Wednesday, September 1, 2010

Monday, August 23, 2010

Welcome to Summer

I know most of the country is enjoying what they consider the winding down days of summer. But here in Southern California, Summer's just beginning. This last weekend, for the first time, each day arrived with little or no fog, and finished without any chilly wind and with temperatures above 75º. Finally. I will tell you that every single Californian I've talked to says "this is the coldest summer we've had in 30 years." Seriously, we've averaged 65º probably, with it being downright cold at night. For those of you who've been suffering through very hot summers, I'm sure this sounds like bliss. It probably is bliss. But I'm a spoiled little sun worshipper who just hasn't gotten her fill this year, so I'm determined not to be satisfied with bliss--I want bliss + 10º, apparently. Anyway, I'm very excited about the sudden warmth and have spent every spare minute at the beach this weekend. I'm a lucky girl. I hope it lasts.

And now, I present some pictures because the public demands it.
Ok, nobody has actually asked for pictures. But, uh, here you go.


This is me with my friend Olliviah on the 4th of July. A crazy lady saw us take this picture and complimented us profusely on our patriotic outfits. She then asked "Are you besties?" This is a word I'm not yet comfortable with, and lots of people use it around here. It means best friends, in case you're wondering. Anyway, I just said yes to get the lady to go away, and poor Olliviah is perpetually honest and proceeded to awkwardly look at me and try to put a name on our friendship. "We're still getting to be friends, I guess. We have fun together. We don't really know each other that well yet..."
Anyway, we're friends. She's not convinced, but I am.

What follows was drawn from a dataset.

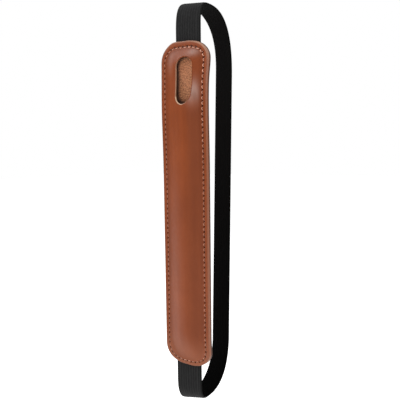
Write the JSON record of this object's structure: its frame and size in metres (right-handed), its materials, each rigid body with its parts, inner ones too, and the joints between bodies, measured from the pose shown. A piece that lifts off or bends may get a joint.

This is at a party celebrating my friend Aaron's status as a full-fledged fire fighter. If you can't tell, I'm putting out a fire with a very large imaginary hose in this picture. Spencer (on the right) looks drunk but isn't. I promise.
Me with godchild Claire. Claire and Melinda came to visit last month and I'm not over it yet. This baby is magical and we're in love. She makes the best faces in the world, and I haven't even been around to teach her, so that says a lot about her natural talent.

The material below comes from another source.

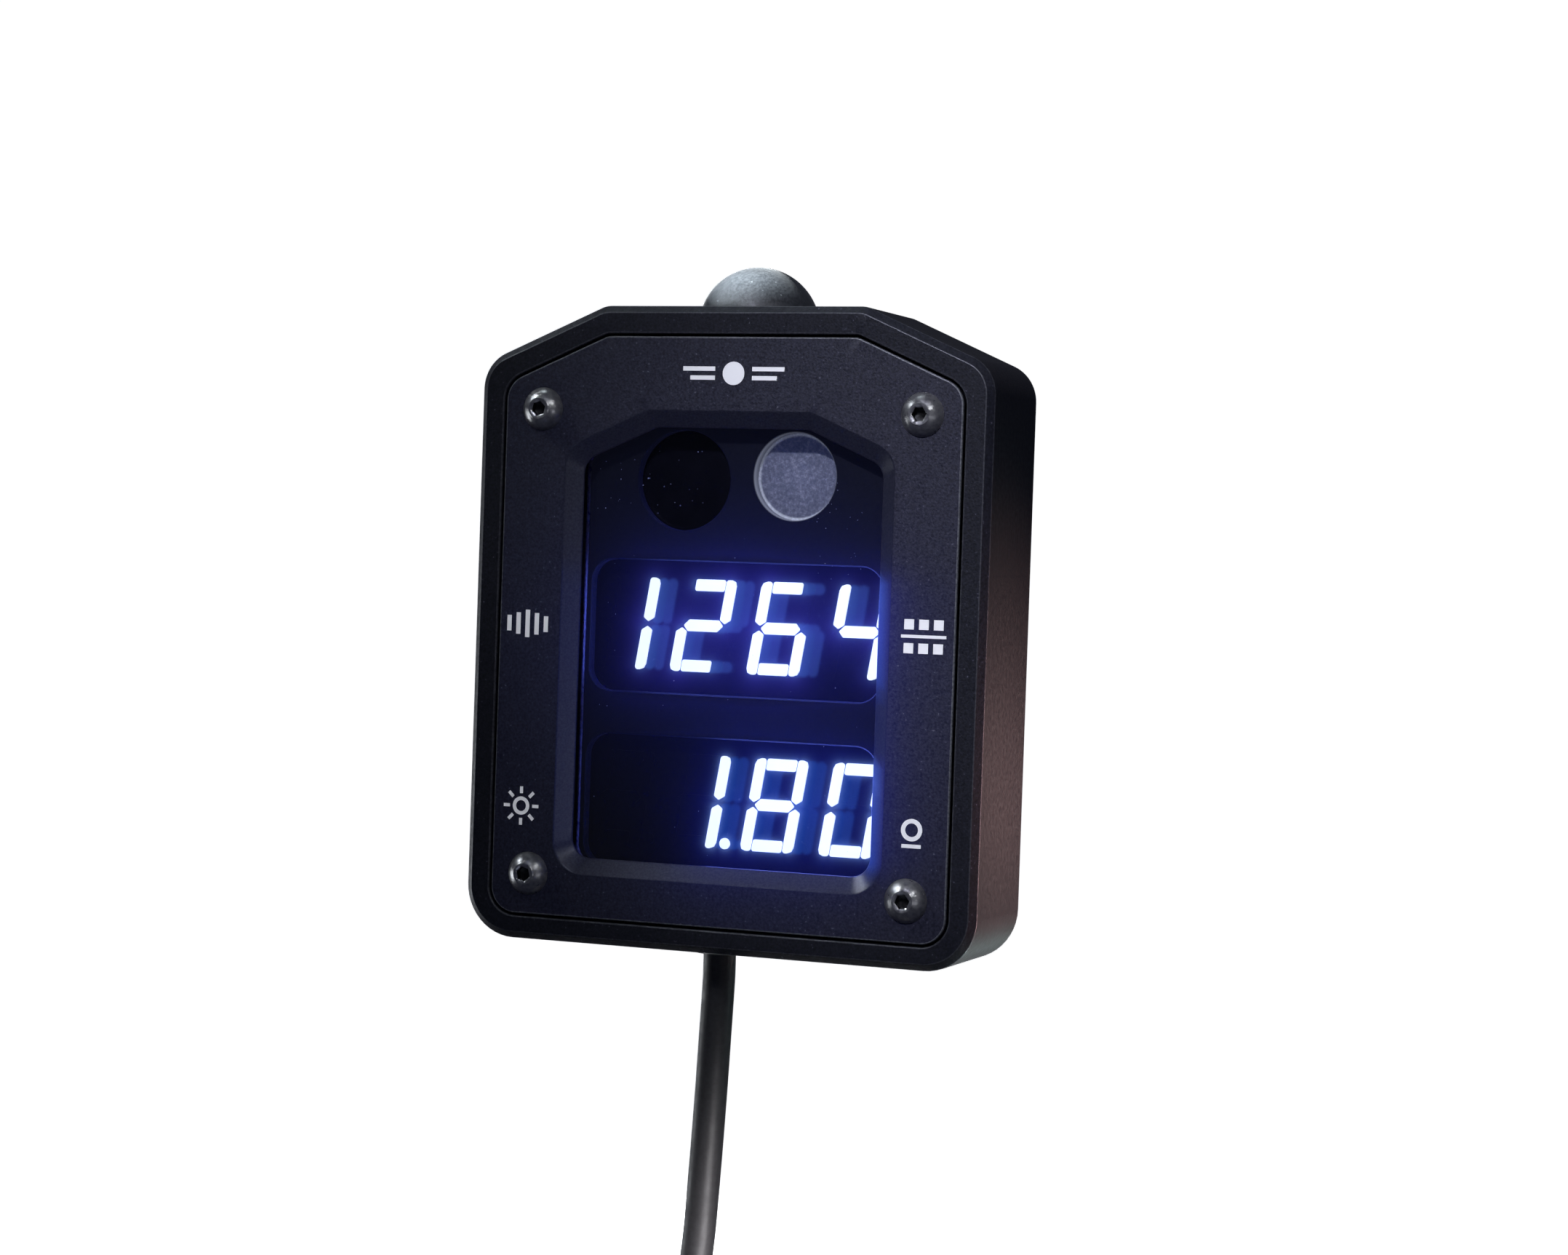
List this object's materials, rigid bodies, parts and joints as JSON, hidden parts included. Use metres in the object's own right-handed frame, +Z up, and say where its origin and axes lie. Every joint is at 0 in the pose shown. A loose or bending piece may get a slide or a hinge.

In other news, Shannon came to visit a long time ago. This is us near Main street. Those trees line the ocean I run alongside every other day. Love.


I hate blogger. It's so hard to format. Anyway, last but not least I shall show you some pics from Maria's wedding flowers I did last month also. Her wedding was fun, but unfortunately I didn't get any pictures of things besides flowers, so....boring. But I liked how they turned out.
 
 
I might be wanting to start doing some flowers around here. I like doing it and I think I'm better at it than I am at graphic design. Don't tell my boss--I've worked hard to pull the wool over his eyes.

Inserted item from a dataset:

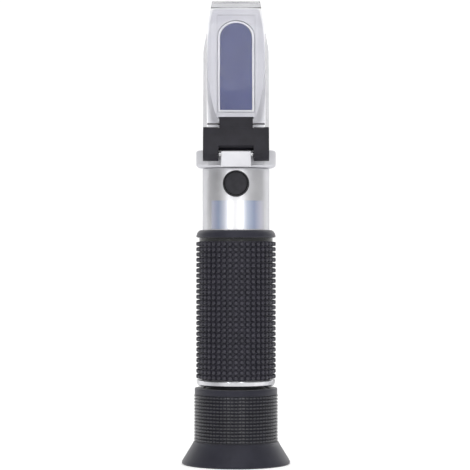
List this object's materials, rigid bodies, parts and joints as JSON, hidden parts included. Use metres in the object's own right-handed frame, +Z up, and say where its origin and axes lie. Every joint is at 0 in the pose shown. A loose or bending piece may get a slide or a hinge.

Well, I guess that's it. Just a bit of an update this time. I should have some more exciting stories to tell next time I muster up the blog energy.

See ya, besties!
xoxo

Sunday, August 8, 2010

Lately

Lately...
I don't feel much like blogging. I try to be outside as much as possible when I'm away from work, and my compy sort of hates going outside. I should probably do a real update on my life, but even now I'm getting all tense and anxious, as if my body is saying "Why are you at a desk? Why are you typing? It's the weekend. WEEKEND!"

So I'm posting some pictures soon. Not sure of what, but here are some likely candidates:
--Visits from friends and godchildren
--4th of July
--Pioneer trek

And about that last one, I returned yesterday from my long-overdue pioneer trek, and it was great. We've gone soft on these kids, compared to the stories I heard from previous victims. Seriously, Candice came back from hers talking like it was Vietnam. My trek was more like...hanging out near suburbia in long skirts and sleeping on the ground. Oh, and I died and came back as an angel. More to come after I sleep!